I guess I imagine any artist would feel good to have his stuff on display, to be able to see it and see people's response to it.
I was standing there one day and a woman came up and she looked at this particular painting here and she gasped.
I like, "Whoa".
It hit her that strong.
So to be present it's an experience within itself, but it's good to see how people respond to it.
The art produced by prisoners is relevant or maybe at the center of things because of the general idea that if you want to judge the level of humanity in a society, that is shown by the conditions inside prisons.
In prisons, you see how society treats people, basically.
If you wanna take another person's humanity away from you, you first have to give up your own.
And that's what it would be with the art of prisoners because in prison they count on you, many instances, defeating yourself.

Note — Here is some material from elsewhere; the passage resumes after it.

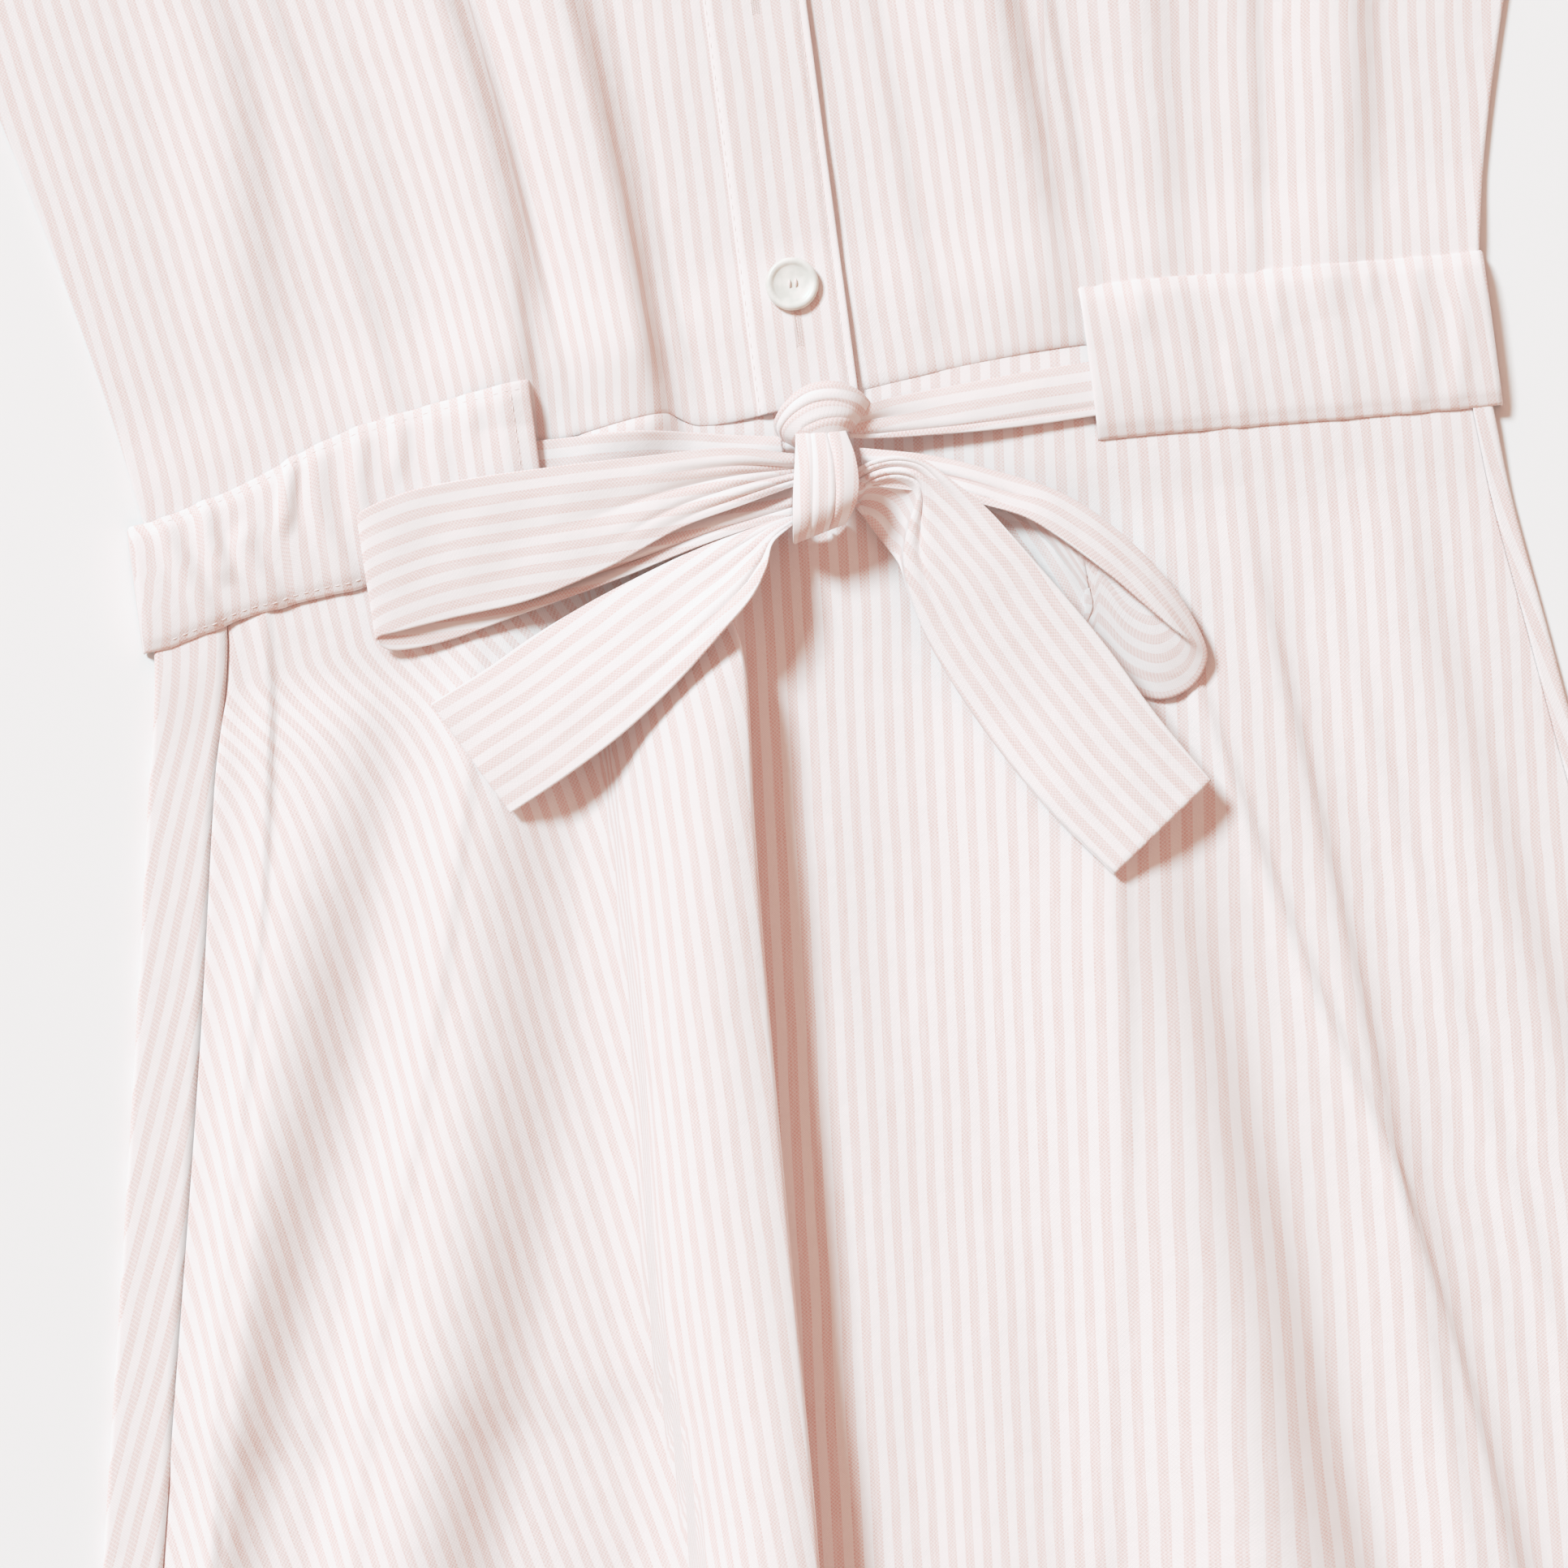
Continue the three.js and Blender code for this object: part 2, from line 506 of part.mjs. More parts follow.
// A stretch of the tie, ruled between its two edges with soft gathers across it. Where it
// lies on the fronts it follows them, and else its heights start from their level at the knot.
const TIE_LEVEL = 3 * LAYER - GAP;
function tiePoint(rows, lying, u, v) {
  const stations = rows.map((_, i) => i / (rows.length - 1));
  const edge = (key, axis) => curve(stations, rows.map((row) => row[key][axis]), v);
  const pleat = curve(stations, rows.map((row) => row.pleat), v);
  const wave = pleat * Math.sin(u * Math.PI * 3) * Math.sin(u * Math.PI);
  const [x, y, z] = [0, 1, 2].map((axis) => lerp(edge('a', axis), edge('b', axis), u));
  return new THREE.Vector3(x, y, z + wave + (lying ? frontTop(x, y) + GAP : TIE_LEVEL));
}
function addTie(name, rows, across, along, wall, lying = false) {
  addPiece(name, clothWall(even(across), even(along), wall, (u, v) => tiePoint(rows, lying, u, v)));
}

// Flattened sleeve tube, its underside on the table and its upper end along the armhole
function sleevePoint(side, u, v) {
  const angle = u * Math.PI * 2;
  const swing = Math.sign(Math.cos(angle)) * Math.abs(Math.cos(angle)) ** 0.8;
  const lift = Math.sign(Math.sin(angle)) * Math.abs(Math.sin(angle)) ** 0.45;
  const across = (swing + 1) / 2;
  const armY = lerp(SLEEVE.armUnder, SLEEVE.armTop, across);
  const x = lerp(bodiceHalf(armY) + SLEEVE.ease, lerp(SLEEVE.hemUnder[0], SLEEVE.hemTop[0], across), v);
  const y = lerp(armY, lerp(SLEEVE.hemUnder[1], SLEEVE.hemTop[1], across), v);
  const half = SLEEVE.half - mid;
  return new THREE.Vector3(side * x, y, mid + half + half * lift);
}

// Neckline as an angle from the centre front, and the two collar pieces on it
function neckPoint(angle) {
  const depth = Math.cos(angle) > 0 ? NECK.front : NECK.back;
  return new THREE.Vector3(NECK.x * Math.sin(angle), NECK.y - depth * Math.cos(angle), 0);
}
function standPoint(angle, t) {
  const foot = neckPoint(angle);
  const back = (1 - Math.cos(angle)) / 2;
  const tilt = lerp(0.5, 1.35, back);
  const inward = new THREE.Vector3(0, NECK.y, 0).sub(foot).normalize();
  const lowest = lerp(7.2, 2.6, back);
  return foot.clone().addScaledVector(inward, 3 + Math.cos(tilt) * STAND_HEIGHT * t)
    .setZ(lowest + mid + Math.sin(tilt) * STAND_HEIGHT * t);
}
function fallPoint(angle, t) {
  const top = standPoint(angle, 1 + COLLAR_SEAM / STAND_HEIGHT);
  const turned = Math.min(angle, 2 * Math.PI - angle);
  const side = angle > Math.PI ? -1 : 1;
  const back = (1 - Math.cos(angle)) / 2;
  const frontness = Math.exp(-(turned - COLLAR_OPEN) / COLLAR_SPREAD);
  const heading = turned + 0.42 * frontness;
  const outward = new THREE.Vector3(side * Math.sin(heading), -Math.cos(heading), 0);
  const wide = COLLAR_BACK + (COLLAR_POINT - COLLAR_BACK) * frontness;
  const land = lerp(9.4, 6.4, back);
  const over = clamp(t * 3, 0, 1);
  const out = clamp((t * 3 - 1) / 2, 0, 1);
  const crown = COLLAR_FOLD * (1 - Math.cos(over * Math.PI));
  const z = top.z + COLLAR_FOLD * Math.sin(over * Math.PI) - out ** 0.8 * (top.z - land);
  return top.clone().addScaledVector(outward, crown + out * wide).setZ(z);
}

// Pocket bag between the two skirt layers
function pocketPoint(u, v) {
  const y = lerp(POCKET.top, POCKET.bottom, v);
  const belly = 1 - Math.abs(2 * v - 1) ** 4 * 0.45;
  const x = seamLeft(y) + 2 + POCKET.depth * belly * u;
  return new THREE.Vector3(x, y, LAYER + mid);
}

function buttonGeometry() {
  const { radius, thick, rim, well } = BUTTON;
  const profile = [
    [0, 0], [radius - rim, 0], [radius, thick * 0.35], [radius, thick * 0.7], [radius - rim * 0.6, thick],
    [radius - 2 * rim, thick * 0.95], [radius - 2.6 * rim, thick * 0.72], [well, thick * 0.78],
    [well * 0.8, thick * 0.5], [0, thick * 0.5],
  ];
  const lathe = new THREE.LatheGeometry(profile.map(([x, y]) => new THREE.Vector2(x, y)), BUTTON.facets);
  return lathe.rotateX(Math.PI / 2);
}

// Rows lie closer together near the waist
const skirtRows = even(16).map((t) => t ** 1.4);
const bodiceRows = even(14).map((t) => t ** 1.3);
addPiece('skirt_front', clothWall(shared([20, 8, 22]), skirtRows, CLOTH, skirtFrontPoint));
addPiece('skirt_back', clothWall(shared([2, 4, 8, 4, 2]), skirtRows, CLOTH, skirtBackPoint));
addPiece('bodice_back', clothWall(even(14), bodiceRows, CLOTH, bodiceBackPoint));
addPiece('bodice_front_right', clothWall(shared([14, 4]), bodiceRows, CLOTH,
  (u, v) => bodiceFrontPoint(BAND_LEFT, -1, RIGHT_FRONT_FOLDS, LAYER, u, v)));
addPiece('bodice_front_left', clothWall(shared([14, 4]), bodiceRows, CLOTH,
  (u, v) => bodiceFrontPoint(UNDERLAP_X, 1, LEFT_FRONT_FOLDS, 0, u, v)));
addPiece('button_band', clothWall(even(6), bodiceRows, CLOTH, bandPoint));
addPiece('waist_channel_right', clothWall(shared([9, 4]), even(8), CLOTH, (u, v) => channelPoint(-74, -1, u, v)));
addPiece('waist_channel_left', clothWall(shared([9, 4]), even(8), CLOTH, (u, v) => channelPoint(75, 1, u, v)));
addPiece('waist_channel_back', clothWall(even(14), even(1), CLOTH, channelBackPoint));
addPiece('pocket_bag', clothWall(even(5), even(6), CLOTH, pocketPoint));

addTie('tie_run_right', TIE_RUN_RIGHT, 6, 12, TIE_WALL, true);
addTie('tie_run_left', TIE_RUN_LEFT, 4, 8, FOLDED_TIE_WALL, true);
addTie('tie_tail_right', TIE_TAIL_RIGHT, 8, 14, TIE_WALL);
addTie('tie_tail_left', TIE_TAIL_LEFT, 8, 14, TIE_WALL);
addTie('tie_loop_right', TIE_LOOP_RIGHT, 6, 28, TIE_WALL);
addTie('tie_loop_left', TIE_LOOP_LEFT, 6, 26, TIE_WALL);
addTie('tie_knot_wrap', KNOT_WRAP, 6, 14, TIE_WALL);
addTie('tie_knot_over', KNOT_OVER, 6, 12, TIE_WALL);

for (const [side, name] of [[-1, 'right'], [1, 'left']]) {
  const place = (u, v) => sleevePoint(side, side * u, v);
  addPiece(`sleeve_${name}`, clothWall(even(18).slice(0, -1), even(6), CLOTH, place, true));
}

// The stand is left open at the front, and the fall stops a little short of its ends
addPiece('collar_stand', clothWall(even(26), even(2), CLOTH,
  (u, v) => standPoint(lerp(STAND_OPEN, 2 * Math.PI - STAND_OPEN, u), v)));
addPiece('collar', clothWall(even(26), shared([4, 2, 2]), CLOTH,
  (u, v) => fallPoint(lerp(COLLAR_OPEN, 2 * Math.PI - COLLAR_OPEN, u), v)));

for (let i = 0; i < BUTTON.count; i += 1) {
  const y = BUTTON.first + i * BUTTON.pitch;
  const top = bandPoint(0.5, y / (FRONT_NECK_Y - 4));
  const button = addPiece(`button_${i + 1}`, buttonGeometry(), CREAM, 0.3);
  button.position.set(BUTTON_X, top.y, top.z + mid + BUTTON_SHANK);
}

export default dress;
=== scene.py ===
# %% [markdown]
# A striped cotton shirt dress laid flat
#
# The real dress is cut from light woven cotton with narrow pink and white stripes. It lies on a
# table with its front up, its tie is knotted in a bow at the waist, and soft folds run down from
# the waist. The frame gives the walls of each panel. Here each one is made again as a thin shell
# on the same form, with more points, so that folds, hems, puckers and threads can be seen.

# %% Tools and frame
import math
from functools import partial

import bpy
import numpy as np
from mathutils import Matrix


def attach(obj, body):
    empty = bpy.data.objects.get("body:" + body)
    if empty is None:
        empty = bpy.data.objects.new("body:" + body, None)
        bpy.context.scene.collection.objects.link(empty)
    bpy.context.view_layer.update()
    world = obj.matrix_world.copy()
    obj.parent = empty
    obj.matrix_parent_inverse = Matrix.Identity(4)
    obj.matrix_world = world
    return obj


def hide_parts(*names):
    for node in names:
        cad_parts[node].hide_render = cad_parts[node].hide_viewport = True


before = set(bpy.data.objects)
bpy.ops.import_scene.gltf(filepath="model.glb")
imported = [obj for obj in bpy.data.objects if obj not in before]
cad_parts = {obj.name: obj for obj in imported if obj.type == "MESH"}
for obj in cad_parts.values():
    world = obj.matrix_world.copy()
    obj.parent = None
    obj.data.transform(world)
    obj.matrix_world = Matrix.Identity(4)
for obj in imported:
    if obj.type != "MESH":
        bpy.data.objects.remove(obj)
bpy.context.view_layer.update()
scene = bpy.context.scene
FINE = 1.0
print("nodes in the frame:", len(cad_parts))

# %% [markdown]
# Camera
#
# The photograph looks straight down at the waist, and the dress leans 7.6 degrees to the left in
# it. The picture is 420 mm wide on the cloth.

# %% Camera
MM = 0.001
MIDDLE_Y = -123.96   # the frame's zero, measured from the waist seam
VIEW_MM = 420.0      # width of the picture on the cloth
LEAN = math.radians(7.6)
LENS, SENSOR = 85.0, 36.0
LOOK_AT = (-20.6, 21.9, 5.0)

camera_data = bpy.data.cameras.new("camera")
camera_data.lens = LENS
camera_data.sensor_width = SENSOR
camera = bpy.data.objects.new("camera", camera_data)
camera.location = (LOOK_AT[0] * MM, LOOK_AT[1] * MM, (LOOK_AT[2] + VIEW_MM * LENS / SENSOR) * MM)
camera.rotation_euler = (0, 0, -LEAN)
scene.collection.objects.link(camera)
scene.camera = camera
print(f"camera {camera.location.z:.3f} m above the table")

# %% [markdown]
# Light
#
# One broad lamp stands up and to the left, 43 degrees above the table, so its shadows have soft
# edges, and a warm room fills them. A sun with a wide disc gives the same softness all over the
# dress, which a near lamp would not. Past the table the camera sees a pale wall.

# %% Light
KEY_RISE = math.radians(43)
KEY_TURN = math.radians(136)   # from the picture's right, anticlockwise
KEY_POWER = 4.75
KEY_DISC = math.radians(14)
KEY_COLOUR = (0.71, 0.97, 1.045)
ROOM = (0.71, 0.43, 0.355)
WALL = (1.3, 1.3, 1.3)

sun_data = bpy.data.lights.new("key", "SUN")
sun_data.energy = KEY_POWER
sun_data.angle = KEY_DISC
sun_data.color = KEY_COLOUR
sun = bpy.data.objects.new("key", sun_data)
sun.rotation_euler = (0, math.pi / 2 - KEY_RISE, KEY_TURN - LEAN)
scene.collection.objects.link(sun)

world = bpy.data.worlds.new("room")
world.use_nodes = True
backdrop = world.node_tree.nodes["Background"]
backdrop.inputs["Color"].default_value = (*ROOM, 1)
backdrop.inputs["Strength"].default_value = 1.0
light_path = world.node_tree.nodes.new("ShaderNodeLightPath")
seen = world.node_tree.nodes.new("ShaderNodeMix")
seen.data_type = "RGBA"
seen.inputs[6].default_value = (*ROOM, 1)
seen.inputs[7].default_value = (*WALL, 1)
world.node_tree.links.new(light_path.outputs["Is Camera Ray"], seen.inputs[0])
world.node_tree.links.new(seen.outputs[2], backdrop.inputs["Color"])
scene.world = world

# %% [markdown]
# Exposure
#
# The photograph is exposed bright, so its highlights roll off, and the brightest cloth stays warm.

# %% Exposure
# Scene light in, picture light out
ROLL_OFF_TOP = 1.6
ROLL_OFF = [(0, 0), (0.3, 0.3), (0.5, 0.495), (0.75, 0.66), (1.0, 0.768), (1.25, 0.855),
            (ROLL_OFF_TOP, 0.95)]
WARM = [(0.8, 0.81), (0.87, 0.92)]   # the same for red alone, in shares of the top
tone = scene.view_settings
tone.view_transform = "Standard"
tone.use_curve_mapping = True
tone.curve_mapping.white_level = [ROLL_OFF_TOP] * 3
curve_points = tone.curve_mapping.curves[3].points
for k, (light, shown) in enumerate(ROLL_OFF):
    if k in (0, len(ROLL_OFF) - 1):
        curve_points[0 if k == 0 else -1].location = (light / ROLL_OFF_TOP, shown)
    else:
        curve_points.new(light / ROLL_OFF_TOP, shown)
for light, shown in WARM:
    tone.curve_mapping.curves[0].points.new(light, shown)
tone.curve_mapping.update()

# %% [markdown]
# Table
#
# A plain pale floor just under the dress.

# %% Table
TABLE_HALF, TABLE_Z = 3.0, -0.0003
table_mesh = bpy.data.meshes.new("table")
corners = [(x * TABLE_HALF, y * TABLE_HALF, TABLE_Z) for x, y in ((-1, -1), (1, -1), (1, 1), (-1, 1))]
table_mesh.from_pydata(corners, [], [(0, 1, 2, 3)])
table = bpy.data.objects.new("table", table_mesh)
scene.collection.objects.link(table)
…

I'm not going to allow these people to take away my humanity or to make me an animal.
You can put me in a cage, but you can't make me an animal.
You can't take away my humanity, I won't allow you to do that.
- There is pain and there is suffering.
But I think what I learned from the exhibit and from the artists is that the arts are a place in which one can do powerful and transformative work, first for self and then to offer it to others so that they can do their own work in the world of healing and change.
I think too often folks consider people behind bars to be stuck, fundamentally bad and irredeemable.
The visual artwork in the exhibit demonstrates that by giving people the chance to deepen their craft, to tell a story, to make work that is meaningful to them and then to be able to share it to the world can be deeply healing.